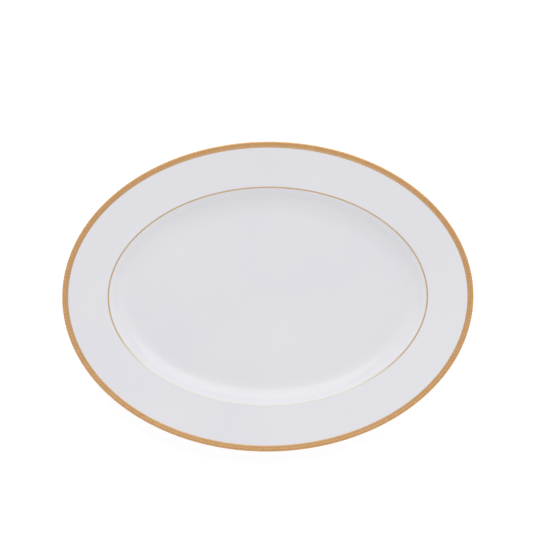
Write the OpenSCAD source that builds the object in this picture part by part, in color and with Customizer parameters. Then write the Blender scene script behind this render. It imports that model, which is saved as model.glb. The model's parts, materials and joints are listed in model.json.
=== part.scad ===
// Oval china serving platter with a gilded, beaded rim.
// The origin is on the table under the middle of the oval. +X runs along it and +Z is up.

/* [Outline] */
// Overall length of the oval, tip to tip
length = 355.6; // [344:0.4:368]
// How much shorter the oval is across than along
slimness = 87.6; // [84:0.4:92]

/* [Section] */
// Height from the table to the top of the lip, without the beads
height = 25; // [24.5:0.5:30]
// Glazed thickness at the lip
lip_t = 2.4; // [2.2:0.1:2.8]
// Glazed thickness of the well floor
floor_t = 4.4; // [3.8:0.1:5]
// Length of the flange, from the lip to where it turns down into the well
flange_l = 37.6; // [35.6:0.5:38.6]
// Slope of the flange at the lip, in degrees
lip_slope = 11; // [10:0.5:12]
// Slope of the flange where it turns down, in degrees
verge_slope = 9; // [7:0.5:9.5]
// Slope of the well wall, in degrees
wall_slope = 48; // [45:1:49]
// Radius of the turn from the flange into the wall, at half thickness
verge_r = 3; // [2.5:0.5:4]
// Radius of the sweep from the wall into the floor, at half thickness
cavetto_r = 26; // [24:0.5:27.5]

/* [Foot] */
// Height of the glazed underside above the table
foot_h = 4.4; // [3.6:0.1:4.8]
// Width of the foot ring where it joins the underside
foot_w = 5.6; // [5:0.2:7]
// How far each side of the foot ring tapers in towards the table
foot_taper = 0.6; // [0.4:0.1:0.8]

/* [Glaze and gilding] */
// Thickness of the glaze
glaze_t = 0.25; // [0.2:0.01:0.3]
// Thickness of the gold
gold_t = 0.12; // [0.1:0.01:0.2]
// Width of the gold band on the flange
band_w = 4.3; // [4:0.1:5]
// Number of beads round the rim
bead_count = 336; // [320:4:336]
// Width of a bead where it meets the gold band
bead_w = 2.3; // [2:0.1:2.4]
// Height of a bead
bead_h = 0.3; // [0.2:0.05:0.5]
// Width of the raised gold rail inside the beads
rail_w = 0.6; // [0.4:0.1:0.8]
// Height of that rail
rail_h = 0.15; // [0.1:0.05:0.3]
// Width of the gold verge line, measured at half thickness of the china
verge_line_w = 0.8; // [0.5:0.05:1]

/* [Hidden] */

$fn = 180;
FAR = 400;
MARGIN = 5;
PORCELAIN = "WhiteSmoke";
BISCUIT = "Linen";
GLAZE = "White";
GOLD = "Goldenrod";

// Each quarter of the outline is three arcs: tip, shoulder and side. They meet where the
// outline faces along TURN_1 and TURN_2, so each arc's centre lies on the line that its
// neighbour turns about, and the curve runs smoothly from one to the next.
TURN_1 = [0.8, 0.6];
TURN_2 = [0.352, 0.936];
TURN_1_DEG = atan2(TURN_1.y, TURN_1.x);
TURN_2_DEG = atan2(TURN_2.y, TURN_2.x);
// How much larger the shoulder's radius is than the tip's, as a share of half the length
SHOULDER_RISE = 0.346;

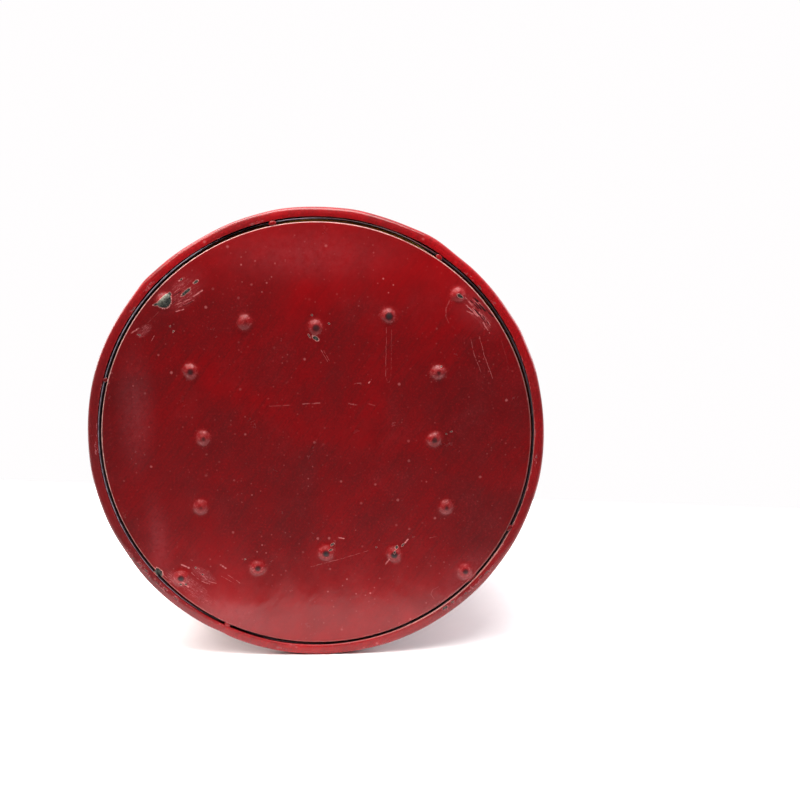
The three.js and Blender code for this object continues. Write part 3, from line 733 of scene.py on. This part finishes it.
def lofted(rings, place, closed_ends=True):
    """Joins rings of points, all with the same number, into a skin."""
    verts, faces = [], []
    count = len(rings[0])
    for ring in rings:
        verts += [place @ Vector(p) for p in ring]
    for i in range(len(rings) - 1):
        for k in range(count):
            m = (k + 1) % count
            faces.append((i * count + k, i * count + m, (i + 1) * count + m, (i + 1) * count + k))
    if closed_ends:
        faces.append(tuple(reversed(range(count))))
        faces.append(tuple(range((len(rings) - 1) * count, len(rings) * count)))
    return verts, faces


def merged(*shapes):
    verts, faces = [], []
    for more_verts, more_faces in shapes:
        start = len(verts)
        verts += more_verts
        faces += [tuple(start + i for i in face) for face in more_faces]
    return verts, faces


def clamped(value):
    return max(0.0, min(1.0, value))


def bump_at(angle, clock, width, height):
    """A smooth bump or dent in a rim, at a clock angle, in degrees."""
    off = (math.degrees(angle) - clock + 180) % 360 - 180
    return height * math.exp(-(off / width) ** 2)


def wander(angle, seed, slow=1.5, size=1.0):
    """Slow hand-made unevenness round a circle, from -size to size."""
    return size * noise.noise(Vector((slow * math.sin(angle), slow * math.cos(angle), seed * 7.3)))


def at_floor(angle):
    """1 where a hoop stands on the table, 0 elsewhere: it is true there, so that the drum still stands."""
    return clamped((-math.cos(angle) - 0.93) / 0.07)


# ---------------------------------------------------------------- bottom hoop

# clock angle, half width in degrees, height in mm
HOOP_DENTS = [
    (10, 4, 0.4), (30, 4.5, 0.9), (38, 3, -0.3), (62, 3, 0.5), (72, 4, 0.4), (207, 2.5, -0.6),
    (239, 5, -0.5), (262, 6, 0.4), (290, 12, 0.7), (250, 10, 0.3), (313, 3, 0.6), (352, 5, 0.4),
    (330, 8, -0.8), (100, 7, 0.35), (126, 6, -0.35),
]
# where the inner corner leans in over the slot, the same way
HOOP_LEANS = [(140, 46, 0.8), (100, 26, 0.6), (250, 30, 0.4)]


def hoop_shape(radius, depth, angle):
    out = wander(angle, 1, 2.2, 0.5) + sum(bump_at(angle, *dent) for dent in HOOP_DENTS)
    out *= 1 - at_floor(angle)
    inner = radius < HOOP_BORE + 1.4
    if inner:                                       # the slot is widest at the top
        out = 0.45 * out + 0.35 * math.cos(angle) - 0.05 + wander(angle, 2, 3, 0.25)
        out = max(out, -0.45)
        if depth > 9:                               # and closed at the back, against the shell
            out = 0.0
    sag = wander(angle, 3, 2.0, 0.25) + 0.4 * math.cos(angle - 0.4)
    if inner and depth < 0.6:                       # the inner corner is sharper at the top
        sharp = 0.65 + 0.35 * math.cos(angle - 2.3)
        radius, depth = HOOP_BORE + (radius - HOOP_BORE) * sharp, depth * sharp
    if inner and depth < 2:
        radius -= max(bump_at(angle, *lean) for lean in HOOP_LEANS)
    return radius + out, depth + sag * (1 if depth < 6 else 0.4)


hoop_section = soften(
    [(HOOP_BORE, 0.6), (153.6, 0.1), (155.6, 0.0), (158.2, 0.5), (159.6, 1.5), (HOOP_RIM, 3.4),
     (HOOP_RIM, 11.2), (159.0, 12.0), (154.2, 12.0), (152.6, 11.4), (152.6, 9.4), (HOOP_BORE, 8.6)],
    [0.3, 0.4, 1.4, 1.3, 1.0, 1.6, 0.7, 0.7, 0.5, 0.3, 0.2, 0.2], 5)
look("bottom_hoop", turned(hoop_section, ROUND_STEPS, DRUM, hoop_shape), HOOP_LACQUER, "drum")

# ---------------------------------------------------------------- bottom plate, rivets and welds

RIVET_PLACES = {}
for node in RIVETS:
    middle = centre_of(node)
    RIVET_PLACES[node] = (middle.x / MM, (middle.z - AXIS_Z) / MM)


def plate_height(x, z):
    """How far the sheet stands out of its plane, in mm: gentle buckles, and dips at the rivets."""
    p = Vector((x, z, 0))
    height = 0.55 * noise.noise(p / 75 + Vector((3.1, 0.7, 0)))
    height += 0.16 * noise.noise(p / 26 + Vector((0, 5.2, 1)))
    height += 0.05 * noise.noise(p / 9 + Vector((2, 2, 4)))
    for rx, rz in RIVET_PLACES.values():
        off = math.hypot(x - rx, z - rz)
        if off < 40:
            height -= 0.16 * math.exp(-(off / 13) ** 2)
    return height


def plate_shape(radius, depth, angle):
    x, z = radius * math.sin(angle), radius * math.cos(angle)
    out = 0.0
    if radius > 149:
        out = -0.3 * max(0.0, math.cos(angle)) + wander(angle, 4, 3, 0.22)
    return radius + out, depth - plate_height(x, z) * (1 if depth < 2 else 0.5)


plate_section = [Vector((r, 0.0)) for r in [0.0] + [2.0 + 2.45 * i for i in range(60)]]
plate_section += soften([(148.2, 0.0), (PLATE_RIM, 0.0), (PLATE_RIM, 8.0), (149.2, 8.0), (149.2, 1.3)],
                        [0, 1.2, 0.3, 0.3, 0.3], 7)
plate_section += [Vector((r, 1.3)) for r in [140, 110, 80, 50, 25, 8, 0]]
look("bottom_plate", turned(plate_section, 400, DRUM, plate_shape), PLATE_LACQUER, "drum")

# the dome of a rivet and the lacquer that has gathered round its foot: distance from its middle, height
DOME = [(0, 2.7), (0.8, 2.67), (1.6, 2.53), (2.3, 2.28), (3.0, 1.93), (3.7, 1.48), (4.25, 1.07), (4.75, 0.72),
        (5.2, 0.46), (5.8, 0.24), (6.6, 0.1), (7.6, 0.02), (8.8, -0.03), (8.8, -0.5), (0, -0.5)]
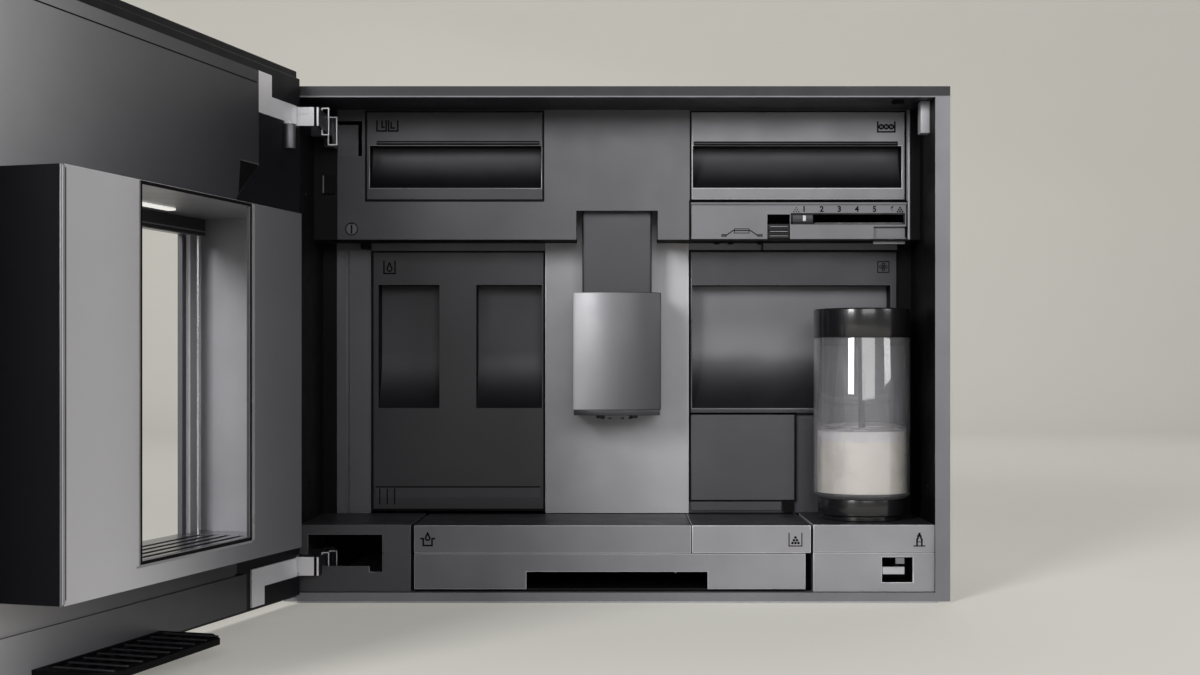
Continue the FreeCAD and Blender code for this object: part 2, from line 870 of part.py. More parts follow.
def make_housing_shell():
    """Folded sheet wrap over the top and both sides, with vents and fixing holes."""
    outside = block(
        "WrapOutside",
        ("-housing_half", "housing_half"),
        ("0", "housing_depth - sheet"),
        ("base_sheet", "housing_top"),
    )
    inside = block(
        "WrapInside",
        ("-housing_half + sheet", "housing_half - sheet"),
        ("-over", "housing_depth + over"),
        ("0", "housing_top - sheet"),
    )
    vents = []
    for index in range(int(worth("vent_count"))):
        left = f"({index} - (vent_count - 1) / 2) * vent_pitch"
        vents.append(
            block(
                "TopVent",
                (left, f"{left} + vent_width"),
                ("housing_depth - top_vent_inset - vent_length", "housing_depth - top_vent_inset"),
                ("housing_top - sheet - over", "housing_top + over"),
            )
        )
    holes = fixing_holes("WrapFixing", "-housing_half - over", "housing_half + over")
    node("housing_shell", cut("Wrap", outside, inside, *vents, *holes))


def fixing_holes(name, low, high):
    """Cross holes for the screws that hold the machine to the cabinet's sides."""
    holes = []
    for height in ("fixing_low", "fixing_high"):
        holes.append(rod(name, "X", "fixing_hole", (low, high), ("fixing_depth", height)))
    return holes


def make_rear_panel():
    """Sheet back with vents and the window of the mains inlet."""
    sheet = block(
        "RearSheet",
        ("-housing_half", "housing_half"),
        ("housing_depth - sheet", "housing_depth"),
        ("0", "housing_top"),
    )
    window = block(
        "InletWindow",
        ("-inlet_x - inlet_half_width", "-inlet_x + inlet_half_width"),
        ("housing_depth - sheet - over", "housing_depth + over"),
        ("inlet_z - inlet_half_height", "inlet_z + inlet_half_height"),
    )
    vents = []
    for index in range(int(worth("vent_count"))):
        top = f"housing_top - rear_vent_drop - {index} * vent_pitch"
        vents.append(
            block(
                "RearVent",
                ("-vent_length", "vent_length"),
                ("housing_depth - sheet - over", "housing_depth + over"),
                (f"{top} - vent_width", top),
            )
        )
    node("rear_panel", cut("RearWithVents", sheet, window, *vents))


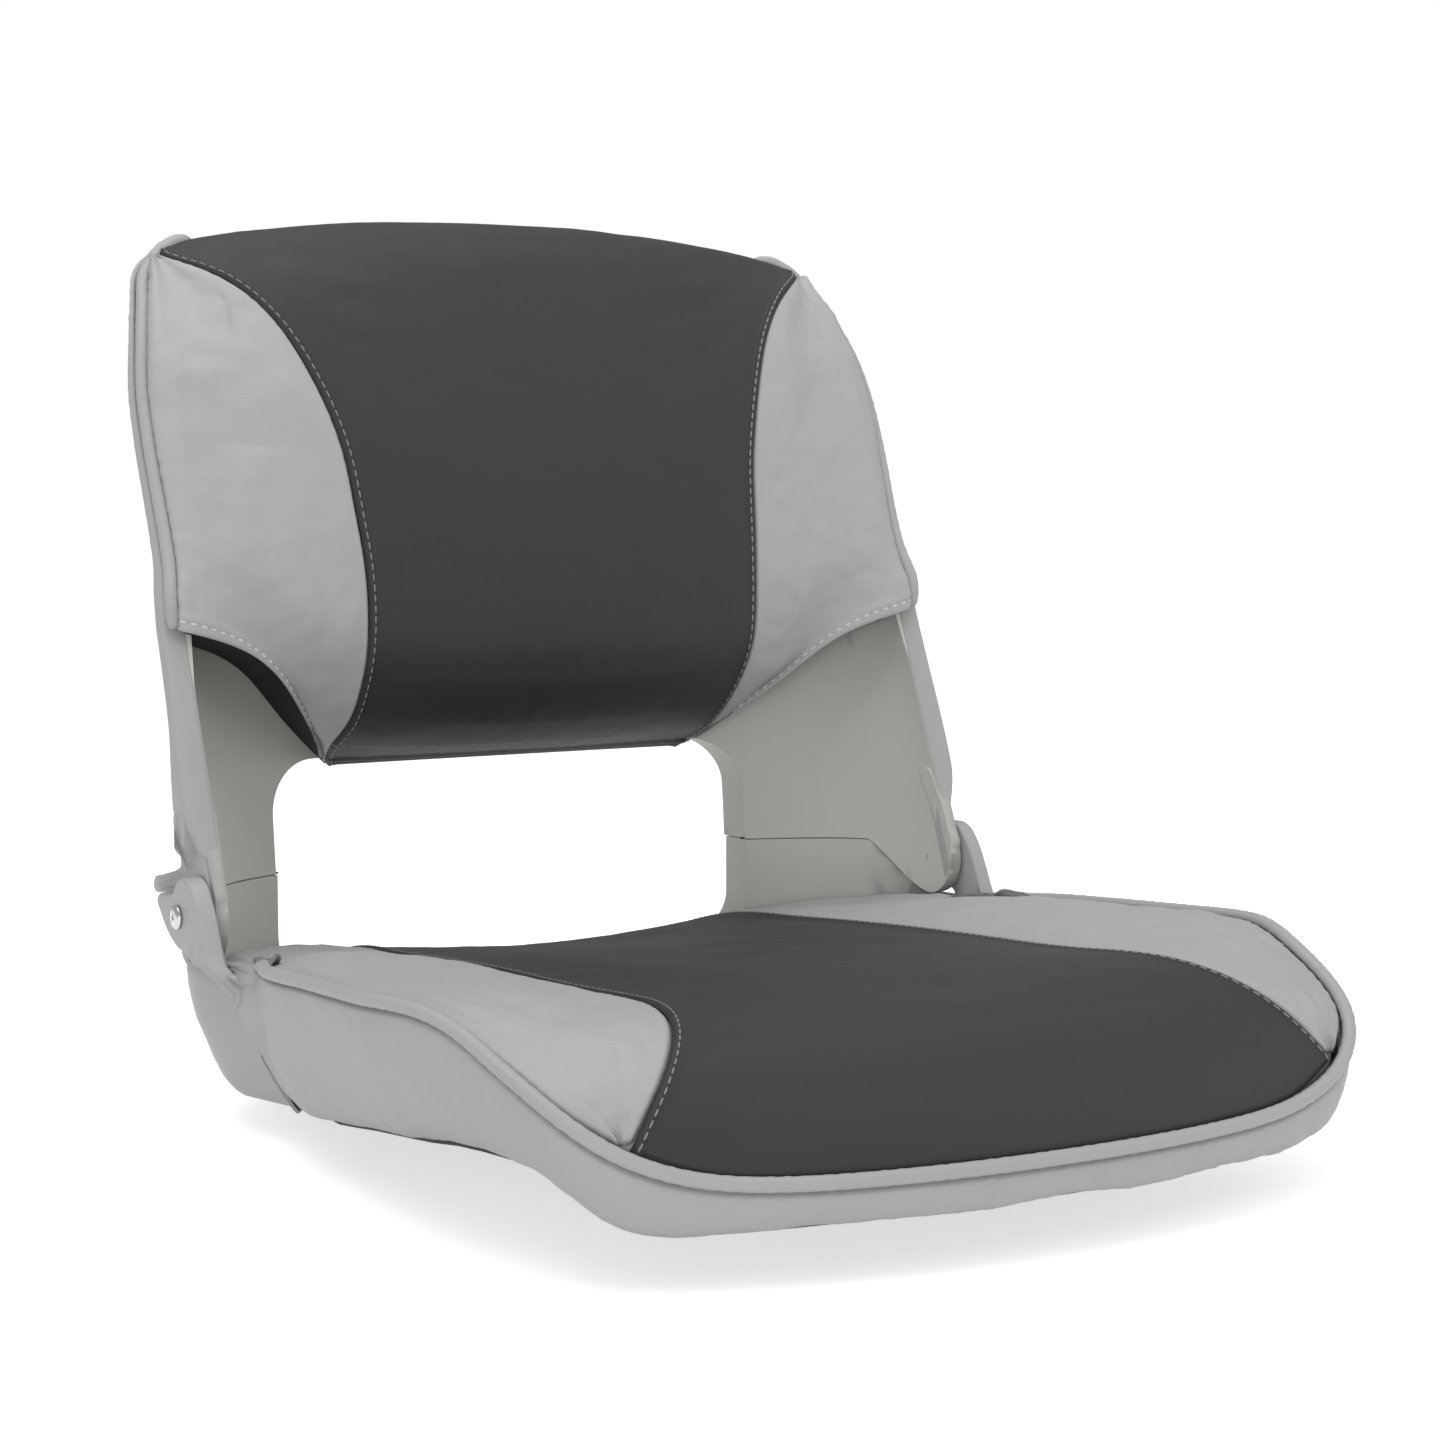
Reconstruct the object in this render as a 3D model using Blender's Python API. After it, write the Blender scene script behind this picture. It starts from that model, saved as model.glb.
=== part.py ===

^^^^^^^^

DIRECTIONS =>
Return exactly the opening lines of the listing above, ending with the line that has "slimness = 87.6; // [84:0.4:92]".

WORKED SOLUTION =>
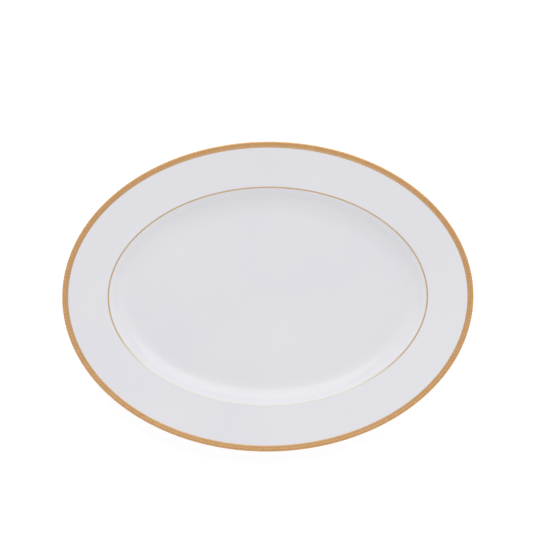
Write the OpenSCAD source that builds the object in this picture part by part, in color and with Customizer parameters. Then write the Blender scene script behind this render. It imports that model, which is saved as model.glb. The model's parts, materials and joints are listed in model.json.
=== part.scad ===
// Oval china serving platter with a gilded, beaded rim.
// The origin is on the table under the middle of the oval. +X runs along it and +Z is up.

/* [Outline] */
// Overall length of the oval, tip to tip
length = 355.6; // [344:0.4:368]
// How much shorter the oval is across than along
slimness = 87.6; // [84:0.4:92]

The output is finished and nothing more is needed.